De Rossi’s calm always seemed to translate to his players, who were envied by other coaches both for their success and for their conduct on the court.

“I think most of the kids have the mindset that win or lose, you have to be a class act,” he said. “If you ride a roller coaster all day, eventually you get sick.”

De Rossi took the women’s job at UMass Dartmouth after retiring as principal of Keith Junior High, and the new challenge divided his energies if not his loyalties. The Corsairs won six games in his first season, 12 in his second, 18 in his third, and now are sitting on 23 wins heading into tonight’s Little East Conference tournament game at Western Connecticut State.

“It’s very different,” De Rossi said. “There’s a different agenda.

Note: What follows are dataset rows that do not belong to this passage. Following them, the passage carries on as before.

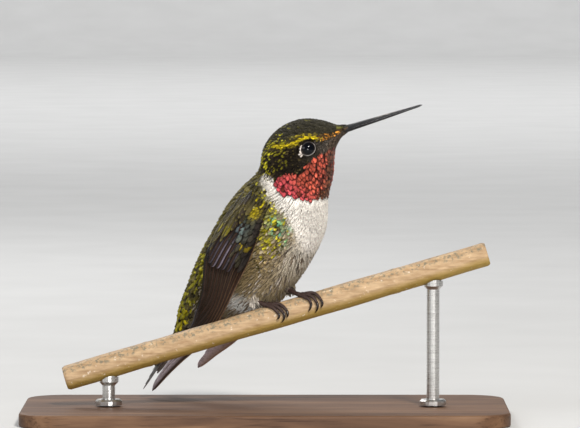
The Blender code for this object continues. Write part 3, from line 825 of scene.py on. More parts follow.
class Eye:
    """One eyeball: its centre, the way it looks, forward and down across it, and its rounded opening."""

    OPENING, OPENING_STRETCH = 47.5, 5.0        # degrees off the gaze, and how much wider it is lengthways

    def __init__(self, name, side):
        low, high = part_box(f"eye_{name}")
        self.centre = np.array((low + high) / 2) / MM
        here = on_body(EYE_ALONG, side * EYE_ANGLE)
        self.out = (here - self.centre) / np.linalg.norm(here - self.centre)
        ahead = on_body(EYE_ALONG + 0.5, side * EYE_ANGLE) - on_body(EYE_ALONG - 0.5, side * EYE_ANGLE)
        ahead -= (ahead @ self.out) * self.out
        self.ahead = ahead / np.linalg.norm(ahead)
        self.down = np.cross(self.out, self.ahead) * side

    def place(self, polar, turn, reach):
        """A point by its angle off the gaze, its turn from forward to down, and its distance out."""
        flat = np.cos(turn)[..., None] * self.ahead + np.sin(turn)[..., None] * self.down
        way = np.cos(polar)[..., None] * self.out + np.sin(polar)[..., None] * flat
        return self.centre + reach[..., None] * way

    def opening(self, turn):
        return np.radians(self.OPENING + self.OPENING_STRETCH * np.cos(2 * turn))

    def clear(self, points, share):
        """Push feathers out of the ball and away from its opening, fully at the tip, where share is 1."""
        offset = points - self.centre
        reach = np.linalg.norm(offset, axis=-1)
        turn = np.arctan2(offset @ self.down, offset @ self.ahead)
        polar = np.arccos(np.clip(offset @ self.out / np.maximum(reach, 1e-6), -1, 1))
        near = (reach < 3.0) & (polar < 1.9)
        rim = self.opening(turn) + np.radians(4.0)
        surface = EYE_RADIUS + 0.04 + 0.16 * share
        moved = self.place(np.maximum(polar, rim), turn, np.maximum(reach, surface))
        weight = (near & ((polar < rim) | (reach < surface))) * smooth(share, 0.0, 0.35)
        return points + (moved - points) * weight[..., None]


def from_eye(along, angle):
    """Millimetres from the nearer eye, backwards and down the cheek."""
    return EYE_ALONG - along, (np.abs(angle) - EYE_ANGLE) * BODY_RADIUS_AT_EYE


def lie_of_coat(along, angle):
    """How far each feather turns from straight back: round the eye, and towards the back on the flanks."""
    x, y, side = *from_eye(along, angle), np.where(angle < 0, -1.0, 1.0)
    room = 1.3**2
    r2 = np.maximum(x**2 + y**2, room)
    flow = np.arctan2(-2.0 * room * x * y / r2**2, 1.0 - room * (x**2 - y**2) / r2**2)
    degrees = np.degrees(np.abs(angle))
    flank = band(degrees, 66, 96, 138, 178) * band(along, 12, 20, 33, 40)
    neck = band(degrees, 80, 92, 110, 150) * band(along, 36, 38, 40, 43)
    return side * (flow * smooth(np.sqrt(r2), 4.0, 2.4) - 0.42 * flank - 0.30 * neck)


def near_eye(along, degrees):
    """Distance from the middle of the eye's opening, 1 at its rim."""
    back, down = from_eye(along, np.radians(degrees))
    return np.hypot(back / 1.30, down / 1.12)


def vanes_on(surface, vane, along, across, turn, length, width, sink, style):
    """Every point of every vane on a surface of its own two directions, the tip down the first of them."""
    count, step = len(along), 0.05
    here, sink = surface(along, across, 0.0), np.broadcast_to(sink, count)[:, None]
    per_along = np.linalg.norm(surface(along + step, across, 0.0) - here, axis=1) / step
    per_across = np.linalg.norm(surface(along, across + step, 0.0) - here, axis=1) / step
    turn = (turn + RNG.normal(0, style.scatter, count))[:, None]
    length = (length * RNG.uniform(0.85, 1.15, count))[:, None]
    width = (width * RNG.uniform(0.85, 1.15, count))[:, None]
    lift = style.lift * RNG.uniform(0.3, 1.6, count)[:, None]
    x = vane.x * length + vane.swept * width
    y = vane.y * width + style.curl * RNG.normal(0, 1, count)[:, None] * vane.x**2
    z = -sink + (lift + sink) * vane.x**style.rise + 0.02 * (1.0 - np.abs(vane.c))
    z = z - style.camber * width * (2.0 * vane.y) ** 2 + style.above
    back, around = turned(x, y, turn)
    return (along[:, None] - back / per_along[:, None],
            across[:, None] + around / np.maximum(per_across, 0.6)[:, None], z)


def dress(vane, colour, gloss, style):
    """Tint and gloss of every point: darker at the root, and at the rim if the style says so."""
    colour = colour * np.exp(RNG.normal(0, style.uneven, len(colour)))[:, None]
    bright = smooth(vane.x, *style.bright_from)
    rim = smooth(np.abs(2 * vane.y), *style.rim_from) * smooth(vane.x, 0.3, 0.6)
    rim = np.clip(rim + smooth(vane.x, 0.84, 0.97), 0, 1) * style.rim
    tints = mix(colour[:, None, :] * style.base, colour[:, None, :], bright[None, :])
    tints = mix(tints, np.asarray(style.rim_colour)[None, None, :], rim[None, :])
    return tints, np.broadcast_to(gloss, len(colour))[:, None] * (bright * (1 - rim))[None, :]


def coat(name, vane, rows, keep, length, width, material, slot, over_wing=False, **style):
    """A region of the body's coat: vanes that follow its shape, tip over root. Rows gives the steps along
    and round the body and where to start and end; keep(along, degrees) is where tips may show."""
    style = Style(**style)
    along, angle = scatter(*rows, length, keep, mantle=over_wing).T
    at, over, z = vanes_on(on_body, vane, along, angle, lie_of_coat(along, angle), length, width,
                           style.sink * coat_depth(along), style)
    if over_wing:
        z = z + COVER.read(COVER.height, at, over)
    else:
        z = np.minimum(z, COVER.read(COVER.room, at, over, nearest=True) - 0.80)
    count, shown, degrees = len(along), along - tips(length), np.degrees(np.abs(angle))
    colour, gloss = markings(shown + RNG.normal(0, 0.10, count), degrees + RNG.normal(0, 1.0, count))
    for chance, fleck in style.flecks:
        lit = RNG.random(count) < (chance(shown, degrees) if callable(chance) else chance)
        colour = np.where(lit[:, None], np.asarray(fleck) * RNG.uniform(0.5, 1.3, (count, 1)), colour)
    tints, gloss = dress(vane, colour, gloss, style)
    points = on_body(at, over, z)
    if along.max() > 44.0:
        for eye in EYES.values():
            points = eye.clear(points, np.broadcast_to(vane.x, points.shape[:2]))
    assemble(name, vane, points, tints, gloss, skin_place(along, angle), PATCH, material, slot)


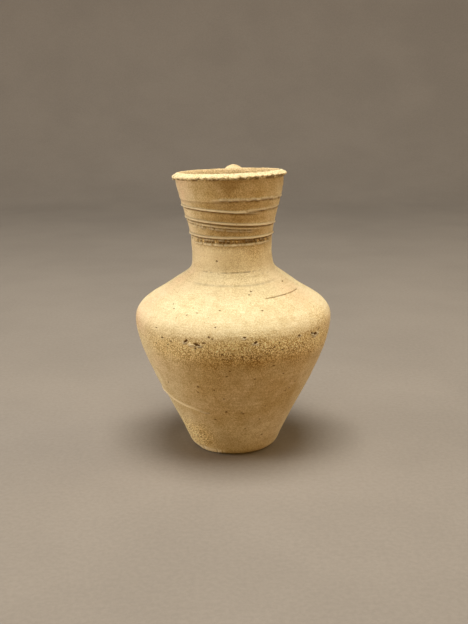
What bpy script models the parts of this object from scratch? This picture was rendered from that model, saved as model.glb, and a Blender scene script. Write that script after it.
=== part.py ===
"""A wheel-thrown clay ewer: hollow body, ribbed neck, bevelled lip and strap handle in one solid.

Lengths are in metres and +Z is up. The origin is the centre of the flat underside. The handle
stands at +Y, and the side opposite the handle faces -Y.
"""

import math

import bmesh
import bpy
import numpy as np
from mathutils import Matrix, Vector
from mathutils.geometry import interpolate_bezier

# Foot: a flat underside with a worn, rounded edge
UNDERSIDE_RADIUS = 0.0195
FOOT_EDGE_RUN = 0.0055
FOOT_EDGE_RISE = 0.0040

# Body: an opening cone, a rounded carination and a sloping shoulder
BELLY_RADIUS = 0.0534
BELLY_RISE = 0.0698
SHOULDER_RADIUS = 0.0350
SHOULDER_RISE = 0.0180
WALL_OPENING = math.radians(67.5)
SHOULDER_SLOPE = math.radians(36.0)
BODY_WALL = 0.0050
FLOOR = 0.0065

# Neck: a narrow waist that flares to the mouth
NECK_RADIUS = 0.0215
NECK_ROOT_RISE = 0.0168
NECK_RISE = 0.0406
MOUTH_RADIUS = 0.0288
NECK_WALL = 0.0042

# Ridges around the neck, as shares of the way from the waist up to the lip
RIDGE_PLACES = (0.20, 0.28, 0.46, 0.62, 0.78)
RIDGE_HEIGHT = 0.00045
RIDGE_UNDERCUT = 0.00020
RIDGE_BAND = 0.0011
RIDGE_STEP = 0.0005

# Lip: turned out over the neck, with a bevel that rises inward to the crest
LIP_OVERHANG = 0.0016
LIP_UNDER_RISE = 0.0004
LIP_EDGE = 0.0015
LIP_BEVEL_RISE = 0.0017
LIP_CREST_WIDTH = 0.0022
LIP_CREST_DROP = 0.0012
LIP_CREST_ROUNDING = (0.5, 0.2)

# Handle: a strap from just under the lip, over and down to the shoulder
HANDLE_WIDTH = 0.0128
HANDLE_THICKNESS = 0.0068
HANDLE_REACH = 0.0500
HANDLE_OFFSET = 0.0012
HANDLE_ROOT_DEPTH = 0.0023
HANDLE_ROOT_DROP = 0.0010
HANDLE_ROOT_ANGLE = math.radians(20.0)
HANDLE_ARCH = 0.0255
HANDLE_BEND_DROP = 0.0175
HANDLE_FOOT_RADIUS = 0.0410
HANDLE_FOOT_ANGLE = math.radians(66.0)
HANDLE_FOOT_DEPTH = 0.0020
HANDLE_TOP_FLARE = 0.30
HANDLE_FOOT_FLARE = 0.50
HANDLE_FLARE_LENGTH = 0.0060

# The neck leans: a steady tilt to the side, and a bend back toward the handle near the lip
SIDE_LEAN = math.radians(1.3)
BACK_LEAN = math.radians(3.0)
BACK_LEAN_START = 0.30

# Fired clay
CLAY_COLOUR = (0.62, 0.47, 0.30, 1.0)
CLAY_ROUGHNESS = 0.88

# How far each stretch of outline keeps its direction at its two ends, as shares of its rise or run
FOOT_PULLS = (0.50, 0.60)
WALL_PULLS = (0.36, 0.27)
CARINATION_PULLS = (0.50, 0.55)
NECK_ROOT_PULLS = (1.10, 0.57)
FLARE_PULLS = (0.46, 0.30)
FLOOR_PULLS = (0.80, 0.50)
STRAP_TOP_PULL = 0.50
STRAP_SIDE_PULLS = (0.48, 0.36)
STRAP_THICKENING = 0.5

# Fineness of the faceted surface: points along each stretch, and facets around
FOOT_STEPS = 4
WALL_STEPS = 8
CARINATION_STEPS = 9
NECK_ROOT_STEPS = 8
INNER_STEPS = 6
INNER_END_STEPS = 5
DENSE_STEPS = 120
TURNS = 56
HANDLE_SIDES = 14
HANDLE_STEPS = 11
MERGE_DISTANCE = 1e-6
SHARP_ANGLE = math.radians(38.0)

# Heights of the turned outline's stations
BELLY_HEIGHT = FOOT_EDGE_RISE + BELLY_RISE
SHOULDER_HEIGHT = BELLY_HEIGHT + SHOULDER_RISE
WAIST_HEIGHT = SHOULDER_HEIGHT + NECK_ROOT_RISE
LIP_HEIGHT = WAIST_HEIGHT + NECK_RISE

UP = Vector((0.0, 1.0))


def clear_scene():
    """Remove every object that the open file holds."""
    for item in list(bpy.data.objects):
        bpy.data.objects.remove(item, do_unlink=True)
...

The guys are more ’me,’ the women are more ’we.’ They listen, they don’t act like they know it all. And these girls will run through a wall for you. These girls don’t get a dime, they’re here because they love to compete. Took me a little while to adjust, but I’ve got two daughters, that helped a little bit. It’s been a real plus.

“At high school, it’s ’Hey, are there any tall kids coming in? Track them down!’ Here, recruiting is important, and I think we’re really starting to do something good there.”

Correia had no timetable for a successor to De Rossi, but said that the school is already planning a tribute to the only coach in the program’s history.

De Rossi is looking forward to seeing the next stage.

“I thought that if you really love the program, it’s time to let someone else come in and give it a new energy,” he said. “But I still love the program, and I’m going to be a fan — hopefully I won’t get thrown out of the stands because now I can yell anything I want. I’ve been the face of NBH volleyball, it’s time to let someone else be the face of it.”